We are right if users meet their bedtime goal more often during the test period and a strong portion of participants report that the competitive pod feature directly pushed them to go to bed earlier than they normally would.
Test Card #3: Retention and Consistency Test
We believe that users care enough about fixing bedtime procrastination to come back consistently for more than a few days, giving pod habits and streaks enough time to matter.
To verify that, we will ask users to use a basic version of the app over the course of a week, including reminders, pod progress, and streak tracking. We will observe whether they keep checking in, logging progress, and engaging after the first few days instead of dropping off once the novelty wears off.
And measure daily return rate, number of consecutive days users engage with the app, and how many users are still actively participating after the first three to five days.
We are right if most users continue engaging with the app beyond the first few days and enough of them stay active through the end of the test period for streaks and pod accountability to start feeling meaningful.

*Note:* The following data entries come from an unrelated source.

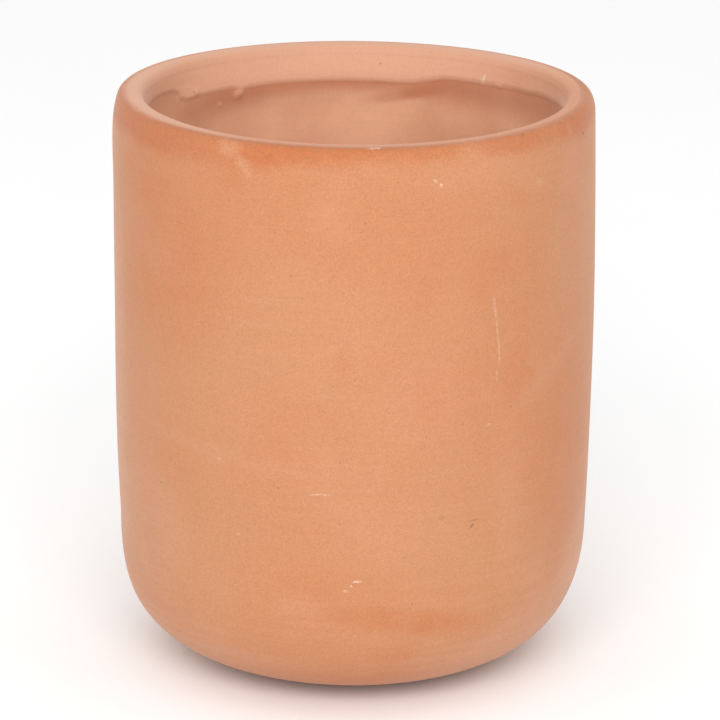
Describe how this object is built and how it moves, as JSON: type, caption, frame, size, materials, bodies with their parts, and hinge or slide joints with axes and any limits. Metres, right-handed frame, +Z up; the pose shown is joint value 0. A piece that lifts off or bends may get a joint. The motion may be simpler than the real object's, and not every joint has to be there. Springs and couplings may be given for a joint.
{
  "type": "plant pot",
  "caption": "Round terracotta plant pot with a rounded base, soft rim and inner band, a lift-out drain plug and rubber foot pads.",
  "frame": {"origin": "on the pot's axis, at the height of the surface that the foot pads stand on", "axes": "+Z up along the pot's axis of symmetry, towards the mouth; X and Y are alike"},
  "size_m": [0.136, 0.136, 0.1648],
  "materials": {
    "terracotta": "unglazed, matt, fine sandy grain",
    "plug_rubber": "satin moulded",
    "pad_rubber": "matt moulded"
  },
  "bodies": {
    "pot": {"pot_body": "terracotta", "foot_pad_1": "pad_rubber", "foot_pad_2": "pad_rubber", "foot_pad_3": "pad_rubber", "foot_pad_4": "pad_rubber"},
    "plug": {"drain_plug": "plug_rubber"}
  },
  "joints": [
    {"name": "plug_pull", "type": "slide", "parent": "pot", "child": "plug", "axis": [0, 0, 1], "range_m": [0, 0.165]}
  ]
}
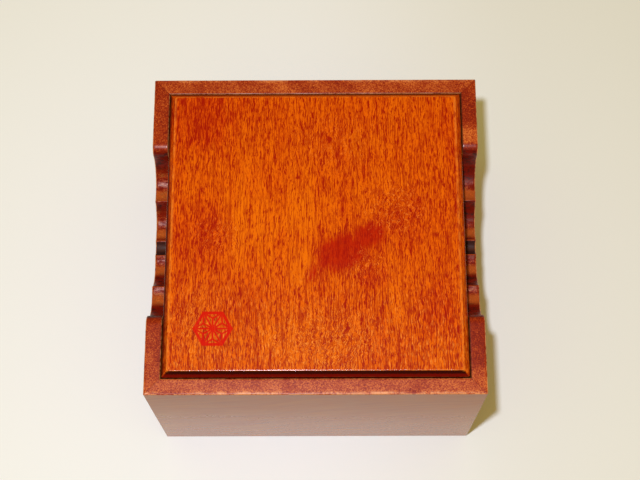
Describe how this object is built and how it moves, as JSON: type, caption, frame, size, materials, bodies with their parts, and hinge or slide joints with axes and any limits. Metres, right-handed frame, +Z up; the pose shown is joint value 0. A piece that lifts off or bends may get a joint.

These test cards make it pretty obvious that the real challenge is not building the app, but proving that the social layer actually works. The core gamble is that Sleep Pods will feel motivating and fun, not awkward, forced, or weirdly guilt-inducing. They also show that it is not enough for users to say the idea sounds good, because the bigger question is whether that social pressure actually gets people off TikTok, out of one-more-episode mode, and into bed earlier. Another big insight is that retention is a huge deal here, since pods, streaks, and accountability only start to matter if people stick around past the first burst of curiosity. In other words, this concept lives or dies on whether users both like the social experience and change their behavior because of it. That gives us a pretty clear next move: test the social accountability piece first, because if that part flops, the rest of the app is basically just a nicer-looking reminder tool.